A List Apart is one of those sites that seems to wander in and out of my focus, depending on the projects I’m involved in at the time.
Having just configured a new Bloglines account for a specific project, I thought I’d add some of Bloglines’ ‘suggested feeds’, one of which is A List Apart.
In my feed reader tonight (and ALL worth a read!):
Put Your Content in My Pocket, by Craig Hockenberry, all about designing your website so that it shows up in the iPhone in a credible way, rather than looking like a dog’s dinner, which many sites do (especially SpamArrest).
“Apple is well on its way to selling ten million mobile Internet devices by the end of 2008. Besides being a great phone, the iPhone also includes a sophisticated new Safari browser. This version is touted as “the most advanced web browser on a portable device” and from what I’ve seen, it deserves this accolade.
So what does this mean for you? Millions of visitors accessing your content on a small display with very high resolution. At some point in the near future, you’re going to want to take a look at your current site design to make sure that it looks good and works well on this new device and its Mobile Safari browser.”
CSS @ Ten: The Next Big Thing, by Håkon Wium Lie. CSS is ten years old this year. Says Håkon:
“Consider the fine designs in the CSS Zen Garden [a truly wonderful site and source of great inspiration - Lee]. What makes them so exciting to look at?
In part, it is the variety of fonts. Fonts convey design messages and create effect, and while in traditional print design there are a plethora of fonts available, fonts have been in limited supply on the web. Web designers depend on ten or so universally available fonts for their designs, and are reduced in large part to using Verdana and Arial over and over again.
A typical CSS Zen Garden design, on the other hand, uses a hand-picked font to render text and aligns the glyphs to a pixel-perfect degree…”
Håkon then goes on to describe how to use all those wonderful fonts that the ZenGarden designers find in your own designs!

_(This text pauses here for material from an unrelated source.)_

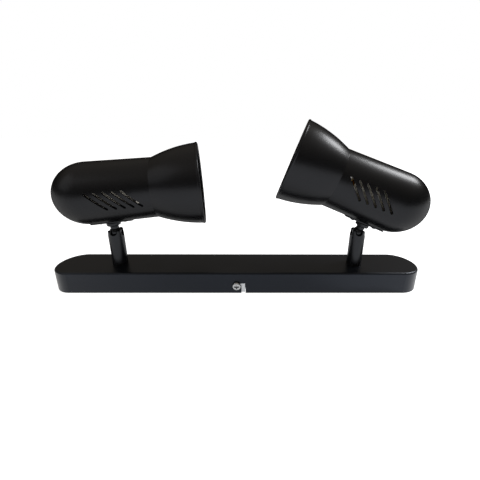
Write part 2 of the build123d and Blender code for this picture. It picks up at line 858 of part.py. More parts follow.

Better Writing Through Design, by Bronwyn Jones. She has wise words of wisdom on the strategic and tactical use of wordsmiths when visually designing sites:
“Ideally, you should work with a writer from day one to design the voice of the copy in conjunction with the visual language of the site. And getting a writer involved early can help you solve lots of other problems—from content strategy issues to information architecture snags. Remember that writers are creatives too, and they are, in many cases, the keepers of the content your design ultimately serves.”
She goes on:
“While you’re sketching designs, jot down a quote or two. Collect tear sheets of words as well as images. Shoot rough video of someone you think would make the perfect spokesperson. Remember that by introducing your narrator persona, you’re creating an expert peer your users will come back to for advice, information, and inspiration.
That’s worth spending some time on. It also makes the actual business of copywriting much easier. Learn the language, then tell your story—not the other way around.”